TASK TO CARRY OUT - For every line in the data below that contains "this", copy the line.

-- Start DATA SHOWN --

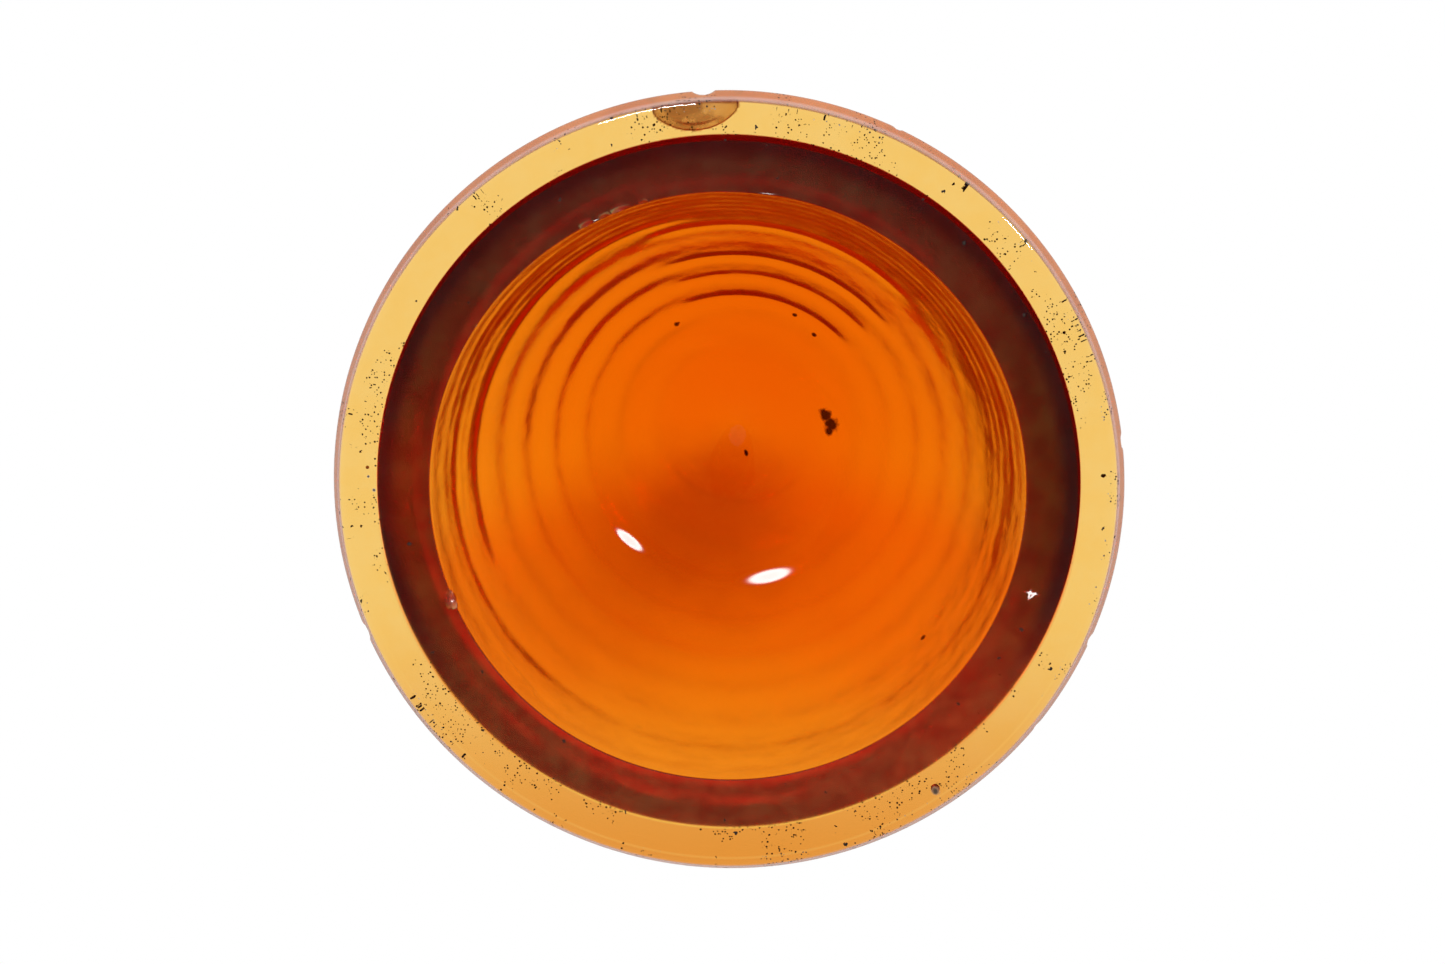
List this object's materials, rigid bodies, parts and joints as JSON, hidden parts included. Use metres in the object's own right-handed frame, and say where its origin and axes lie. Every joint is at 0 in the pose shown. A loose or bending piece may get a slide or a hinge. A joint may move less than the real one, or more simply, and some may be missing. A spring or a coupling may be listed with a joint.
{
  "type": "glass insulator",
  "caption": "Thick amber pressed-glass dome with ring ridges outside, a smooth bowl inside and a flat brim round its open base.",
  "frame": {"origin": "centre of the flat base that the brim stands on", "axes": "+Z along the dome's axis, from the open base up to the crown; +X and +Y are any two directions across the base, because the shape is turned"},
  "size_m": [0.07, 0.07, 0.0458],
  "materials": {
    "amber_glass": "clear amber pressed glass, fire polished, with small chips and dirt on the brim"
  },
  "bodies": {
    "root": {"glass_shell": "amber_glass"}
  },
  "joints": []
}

-- End DATA SHOWN --
-- Start DATA SHOWN --

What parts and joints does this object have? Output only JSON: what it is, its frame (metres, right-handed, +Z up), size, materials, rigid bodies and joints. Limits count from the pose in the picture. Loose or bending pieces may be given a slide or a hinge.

-- End DATA SHOWN --

EXPECTED OUTPUT -
List this object's materials, rigid bodies, parts and joints as JSON, hidden parts included. Use metres in the object's own right-handed frame, and say where its origin and axes lie. Every joint is at 0 in the pose shown. A loose or bending piece may get a slide or a hinge. A joint may move less than the real one, or more simply, and some may be missing. A spring or a coupling may be listed with a joint.
What parts and joints does this object have? Output only JSON: what it is, its frame (metres, right-handed, +Z up), size, materials, rigid bodies and joints. Limits count from the pose in the picture. Loose or bending pieces may be given a slide or a hinge.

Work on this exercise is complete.